The SELECT statement before TO EVALUATE must generate the same data schema as that used in training. Please be aware that, by the machine learning theory, you are not supposed to use the training dataset for evaluation. If you do that, you are likely to see a very good evaluation result, which indeed, doesn't tell much useful information. Please write a SELECT statement as the prefix that generates different dataset but have the same schema.

The INTO clause names the table for saving evaluation results, which, in this example, is evaluate_result_table.

Evaluate and Into Clause

The TO EVALUATE clause specifies the model to evaluate, what metrics will be used for evaluation, and which table will be used to save the result.

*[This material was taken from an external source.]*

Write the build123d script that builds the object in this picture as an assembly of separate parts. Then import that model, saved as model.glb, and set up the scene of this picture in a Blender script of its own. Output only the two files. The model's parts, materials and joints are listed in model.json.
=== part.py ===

TO EVALUATE model_table_reference
[WITH
  attr_expr [, attr_expr ...]]
INTO evaluate_result_table;
  • model_table_reference indicates that this model will be used to do the evaluation. The result metrics can show the performance of this model when using this model to predict "new" data.
  • attr_expr sets attributes when doing evaluation. You can set validation.metrics to indicate which metrics will be outputed to the result table, e.g. validation.metrics="Accuracy,AUC", you can find more supported metric names for Keras models here and XGBoost models here.
  • evaluate_result_table is the result table that stores the evaluation results.

Models

SQLFlow supports various TensorFlow pre-made estimators, Keras customized models, and XGBoost models. A full supported parameter list is under active construction, for now, please refer to the tutorial for example usage.